The AIMPLB has accepted that triple talaq is “sinful” and has no place in the Quran but has grown through custom and practice over 1,400 years.
In the ongoing hearings on triple talaq, the Supreme Court had asked the All India Muslim Personal Law Board if it would be agreeable to the idea of a woman rejecting triple talaq (uttered in a single sitting, or via SMS) and inscribing this wish in the nikahnama, the marriage contract. On Thursday, the AIMPLB readily accepted the suggestion and said it would pass a resolution to that effect, and send a model nikahnama incorporating this, alongside an advisory to the effect, to qazis, religious officials who preside over Muslim marriages.
This is decidedly a step forward, although it doesn’t cover women who are already married. Also, by implication, triple talaq itself doesn’t become extinct if a woman desires the provision. The BJP government has been campaigning for a ban of triple talaq on the ground of gender equality, although data shows just one per cent of Muslim marriages are affected by it.

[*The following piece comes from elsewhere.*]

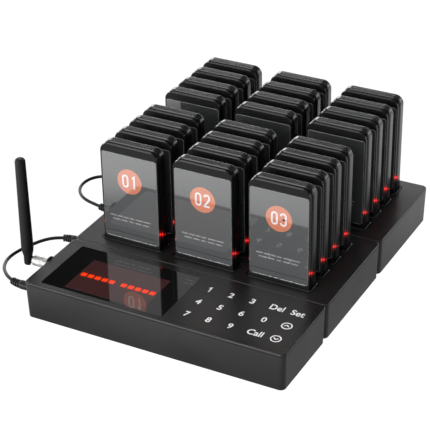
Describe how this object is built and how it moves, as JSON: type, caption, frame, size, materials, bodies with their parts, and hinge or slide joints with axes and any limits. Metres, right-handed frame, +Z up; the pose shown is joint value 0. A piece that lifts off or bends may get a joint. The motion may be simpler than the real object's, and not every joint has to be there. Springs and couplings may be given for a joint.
{
  "type": "guest pager system",
  "caption": "Low black host with display window, touch keypad and hinged antenna, linked by short leads to two charging docks full of upright slab pagers.",
  "frame": {"origin": "on the counter, at the bottom centre of the box round everything except the two link leads and their plugs", "axes": "+Z up, +X to the user's right, -Y to the front edge of the host"},
  "size_m": [0.3257, 0.3278, 0.1382],
  "materials": {
    "case_black": "satin black moulded ABS",
    "window_black": "polished smoked acrylic",
    "filter_red": "dark red sheet",
    "display_grey": "segment display modules with a grey face",
    "sheet_black": "matt printed sheet with white key marks",
    "board_green": "glass-epoxy board with solder mask",
    "spring_steel": "plated contact springs",
    "screw_steel": "zinc plated steel",
    "nut_silver": "nickel plated, knurled",
    "contact_gold": "gold flashed",
    "socket_black": "moulded socket body",
    "rubber_black": "matt",
    "cable_black": "satin PVC jacket",
    "hinge_black": "acetal, satin",
    "pager_black": "glossy black moulded ABS",
    "card_grey": "clear plate over a grey card with a salmon number badge",
    "light_ring": "translucent light guide",
    "battery_silver": "foil pouch",
    "motor_steel": "coin motor can"
  },
  "bodies": {
    "base": {"antenna_jack": "contact_gold", "antenna_nut": "nut_silver", "antenna_washer": "rubber_black", "charging_pins": "contact_gold", "dc_inlet": "socket_black", "display_modules": "display_grey", "display_window": "window_black", "dock_1_base": "case_black", "dock_1_board": "board_green", "dock_1_cover": "case_black", "dock_2_base": "case_black", "dock_2_board": "board_green", "dock_2_cover": "case_black", "host_base": "case_black", "host_cover": "case_black", "keypad_overlay": "sheet_black", "link_cable_1": "cable_black", "link_cable_1_plugs": "cable_black", "link_cable_2": "cable_black", "link_cable_2_plugs": "cable_black", "link_sockets": "socket_black", "main_board": "board_green", "panel_board": "board_green", "red_filter": "filter_red", "rubber_feet": "rubber_black", "screws": "screw_steel", "touch_springs": "spring_steel"},
    "antenna_elbow": {"antenna_elbow": "hinge_black"},
    "antenna_rod": {"antenna_rod": "rubber_black"},
    "pager_01": {"pager_01_battery": "battery_silver", "pager_01_board": "board_green", "pager_01_charge_pads": "contact_gold", "pager_01_face_plate": "card_grey", "pager_01_front_shell": "pager_black", "pager_01_light_ring": "light_ring", "pager_01_motor": "motor_steel", "pager_01_rear_shell": "pager_black"},
    "pager_02": {"pager_02": "pager_black"},
    "pager_03": {"pager_03": "pager_black"},
    "pager_04": {"pager_04": "pager_black"},
    "pager_05": {"pager_05": "pager_black"},
    "pager_06": {"pager_06": "pager_black"},
    "pager_07": {"pager_07": "pager_black"},
    "pager_08": {"pager_08": "pager_black"},
    "pager_09": {"pager_09": "pager_black"},
    "pager_10": {"pager_10": "pager_black"},
    "pager_11": {"pager_11": "pager_black"},
    "pager_12": {"pager_12": "pager_black"},
    "pager_13": {"pager_13": "pager_black"},
    "pager_14": {"pager_14": "pager_black"},
    "pager_15": {"pager_15": "pager_black"},
    "pager_16": {"pager_16": "pager_black"},
    "pager_17": {"pager_17": "pager_black"},
    "pager_18": {"pager_18": "pager_black"},
    "pager_19": {"pager_19": "pager_black"},
    "pager_20": {"pager_20": "pager_black"},
    "pager_21": {"pager_21": "pager_black"},
    "pager_22": {"pager_22": "pager_black"},
    "pager_23": {"pager_23": "pager_black"},
    "pager_24": {"pager_24": "pager_black"}
  },
  "joints": [
    {"name": "antenna_swivel", "type": "hinge", "parent": "base", "child": "antenna_elbow", "pos_m": [-0.133, -0.1194, 0.031], "axis": [1, 0, 0], "range_deg": [-75, 75]},
    {"name": "antenna_tilt", "type": "hinge", "parent": "antenna_elbow", "child": "antenna_rod", "pos_m": [-0.1395, -0.1194, 0.031], "axis": [0, -1, 0], "range_deg": [0, 90]},
    {"name": "pager_01_lift", "type": "slide", "parent": "base", "child": "pager_01", "axis": [0, 0, 1], "range_m": [0, 0.035]},
    {"name": "pager_02_lift", "type": "slide", "parent": "base", "child": "pager_02", "axis": [0, 0, 1], "range_m": [0, 0.035]},
    {"name": "pager_03_lift", "type": "slide", "parent": "base", "child": "pager_03", "axis": [0, 0, 1], "range_m": [0, 0.035]},
    {"name": "pager_04_lift", "type": "slide", "parent": "base", "child": "pager_04", "axis": [0, 0, 1], "range_m": [0, 0.035]},
    {"name": "pager_05_lift", "type": "slide", "parent": "base", "child": "pager_05", "axis": [0, 0, 1], "range_m": [0, 0.035]},
    {"name": "pager_06_lift", "type": "slide", "parent": "base", "child": "pager_06", "axis": [0, 0, 1], "range_m": [0, 0.035]},
    {"name": "pager_07_lift", "type": "slide", "parent": "base", "child": "pager_07", "axis": [0, 0, 1], "range_m": [0, 0.035]},
    {"name": "pager_08_lift", "type": "slide", "parent": "base", "child": "pager_08", "axis": [0, 0, 1], "range_m": [0, 0.035]},
    {"name": "pager_09_lift", "type": "slide", "parent": "base", "child": "pager_09", "axis": [0, 0, 1], "range_m": [0, 0.035]},
    {"name": "pager_10_lift", "type": "slide", "parent": "base", "child": "pager_10", "axis": [0, 0, 1], "range_m": [0, 0.035]},
    {"name": "pager_11_lift", "type": "slide", "parent": "base", "child": "pager_11", "axis": [0, 0, 1], "range_m": [0, 0.035]},
    {"name": "pager_12_lift", "type": "slide", "parent": "base", "child": "pager_12", "axis": [0, 0, 1], "range_m": [0, 0.035]},
    {"name": "pager_13_lift", "type": "slide", "parent": "base", "child": "pager_13", "axis": [0, 0, 1], "range_m": [0, 0.035]},
    {"name": "pager_14_lift", "type": "slide", "parent": "base", "child": "pager_14", "axis": [0, 0, 1], "range_m": [0, 0.035]},
    {"name": "pager_15_lift", "type": "slide", "parent": "base", "child": "pager_15", "axis": [0, 0, 1], "range_m": [0, 0.035]},
    {"name": "pager_16_lift", "type": "slide", "parent": "base", "child": "pager_16", "axis": [0, 0, 1], "range_m": [0, 0.035]},
    {"name": "pager_17_lift", "type": "slide", "parent": "base", "child": "pager_17", "axis": [0, 0, 1], "range_m": [0, 0.035]},
    {"name": "pager_18_lift", "type": "slide", "parent": "base", "child": "pager_18", "axis": [0, 0, 1], "range_m": [0, 0.035]},
    {"name": "pager_19_lift", "type": "slide", "parent": "base", "child": "pager_19", "axis": [0, 0, 1], "range_m": [0, 0.035]},
    {"name": "pager_20_lift", "type": "slide", "parent": "base", "child": "pager_20", "axis": [0, 0, 1], "range_m": [0, 0.035]},
    {"name": "pager_21_lift", "type": "slide", "parent": "base", "child": "pager_21", "axis": [0, 0, 1], "range_m": [0, 0.035]},
    {"name": "pager_22_lift", "type": "slide", "parent": "base", "child": "pager_22", "axis": [0, 0, 1], "range_m": [0, 0.035]},
    {"name": "pager_23_lift", "type": "slide", "parent": "base", "child": "pager_23", "axis": [0, 0, 1], "range_m": [0, 0.035]},
    {"name": "pager_24_lift", "type": "slide", "parent": "base", "child": "pager_24", "axis": [0, 0, 1], "range_m": [0, 0.035]}
  ]
}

The AIMPLB has accepted that triple talaq is “sinful” and has no place in the Quran but has grown through custom and practice over 1,400 years. But it appeared reluctant to let the Supreme Court test its constitutional validity under Article 25 (freedom to practise religion), saying the nation’s highest court would be up a “slippery slope” if it did so. AIMPLB counsel Kapil Sibal instead said if the government amended the law, it would be logical for the court to regulate (if a matter came before it). It is salutary that detailed discussions are taking place on social issues and personal laws.